_Problem statement_.
Go from the first line to the line with "return material" and return those lines verbatim, ends included.

_Provided data_.
________________
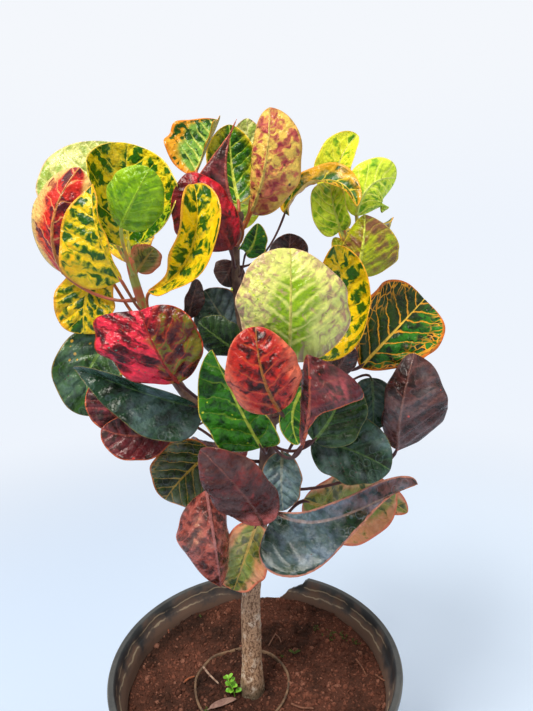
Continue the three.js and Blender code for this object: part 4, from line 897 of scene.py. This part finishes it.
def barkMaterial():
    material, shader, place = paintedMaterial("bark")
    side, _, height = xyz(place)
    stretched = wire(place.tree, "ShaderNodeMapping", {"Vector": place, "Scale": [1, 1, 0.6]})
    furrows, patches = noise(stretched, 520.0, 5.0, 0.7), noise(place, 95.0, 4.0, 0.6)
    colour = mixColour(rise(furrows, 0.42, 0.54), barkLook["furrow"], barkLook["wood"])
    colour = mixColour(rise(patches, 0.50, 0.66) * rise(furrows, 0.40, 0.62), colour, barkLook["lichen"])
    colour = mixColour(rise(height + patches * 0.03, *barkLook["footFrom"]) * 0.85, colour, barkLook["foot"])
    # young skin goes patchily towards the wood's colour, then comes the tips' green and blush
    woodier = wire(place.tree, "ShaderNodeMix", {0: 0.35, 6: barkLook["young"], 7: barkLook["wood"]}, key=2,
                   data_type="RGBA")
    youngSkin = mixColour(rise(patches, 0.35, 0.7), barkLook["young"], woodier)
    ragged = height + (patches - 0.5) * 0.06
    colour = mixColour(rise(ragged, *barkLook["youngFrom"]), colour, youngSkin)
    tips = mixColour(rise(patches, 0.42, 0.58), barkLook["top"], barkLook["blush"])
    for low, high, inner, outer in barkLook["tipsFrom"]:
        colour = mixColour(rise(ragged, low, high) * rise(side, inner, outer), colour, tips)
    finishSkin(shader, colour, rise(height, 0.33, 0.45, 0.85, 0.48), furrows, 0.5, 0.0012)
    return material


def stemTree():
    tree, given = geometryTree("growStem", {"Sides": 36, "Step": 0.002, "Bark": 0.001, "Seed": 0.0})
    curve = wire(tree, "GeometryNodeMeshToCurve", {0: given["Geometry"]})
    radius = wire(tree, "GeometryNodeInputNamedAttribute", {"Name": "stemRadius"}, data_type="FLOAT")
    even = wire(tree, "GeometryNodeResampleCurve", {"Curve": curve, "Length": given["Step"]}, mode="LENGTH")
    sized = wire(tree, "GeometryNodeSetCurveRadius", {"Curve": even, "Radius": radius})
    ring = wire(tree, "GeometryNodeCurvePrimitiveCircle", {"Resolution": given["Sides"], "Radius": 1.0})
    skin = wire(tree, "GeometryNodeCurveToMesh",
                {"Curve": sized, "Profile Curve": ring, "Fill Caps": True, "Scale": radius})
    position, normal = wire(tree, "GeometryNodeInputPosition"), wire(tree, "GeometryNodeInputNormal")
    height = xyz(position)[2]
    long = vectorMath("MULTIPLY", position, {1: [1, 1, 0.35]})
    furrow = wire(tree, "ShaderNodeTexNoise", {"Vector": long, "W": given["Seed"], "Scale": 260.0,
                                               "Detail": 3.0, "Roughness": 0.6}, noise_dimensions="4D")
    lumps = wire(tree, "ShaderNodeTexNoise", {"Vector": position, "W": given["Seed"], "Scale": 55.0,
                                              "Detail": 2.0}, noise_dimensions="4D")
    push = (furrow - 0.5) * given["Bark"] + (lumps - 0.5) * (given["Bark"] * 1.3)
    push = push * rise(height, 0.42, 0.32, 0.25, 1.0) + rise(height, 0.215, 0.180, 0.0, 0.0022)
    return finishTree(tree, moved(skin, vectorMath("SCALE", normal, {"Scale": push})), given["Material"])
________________
_Exercise result_.
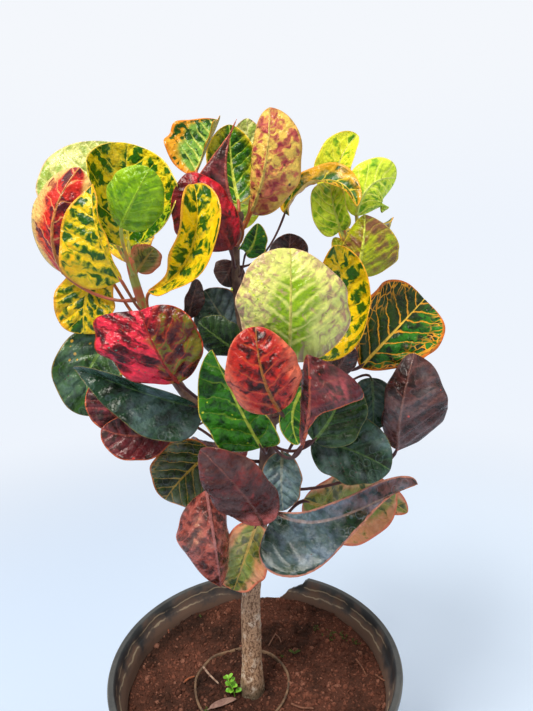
Continue the three.js and Blender code for this object: part 4, from line 897 of scene.py. This part finishes it.
def barkMaterial():
    material, shader, place = paintedMaterial("bark")
    side, _, height = xyz(place)
    stretched = wire(place.tree, "ShaderNodeMapping", {"Vector": place, "Scale": [1, 1, 0.6]})
    furrows, patches = noise(stretched, 520.0, 5.0, 0.7), noise(place, 95.0, 4.0, 0.6)
    colour = mixColour(rise(furrows, 0.42, 0.54), barkLook["furrow"], barkLook["wood"])
    colour = mixColour(rise(patches, 0.50, 0.66) * rise(furrows, 0.40, 0.62), colour, barkLook["lichen"])
    colour = mixColour(rise(height + patches * 0.03, *barkLook["footFrom"]) * 0.85, colour, barkLook["foot"])
    # young skin goes patchily towards the wood's colour, then comes the tips' green and blush
    woodier = wire(place.tree, "ShaderNodeMix", {0: 0.35, 6: barkLook["young"], 7: barkLook["wood"]}, key=2,
                   data_type="RGBA")
    youngSkin = mixColour(rise(patches, 0.35, 0.7), barkLook["young"], woodier)
    ragged = height + (patches - 0.5) * 0.06
    colour = mixColour(rise(ragged, *barkLook["youngFrom"]), colour, youngSkin)
    tips = mixColour(rise(patches, 0.42, 0.58), barkLook["top"], barkLook["blush"])
    for low, high, inner, outer in barkLook["tipsFrom"]:
        colour = mixColour(rise(ragged, low, high) * rise(side, inner, outer), colour, tips)
    finishSkin(shader, colour, rise(height, 0.33, 0.45, 0.85, 0.48), furrows, 0.5, 0.0012)
    return material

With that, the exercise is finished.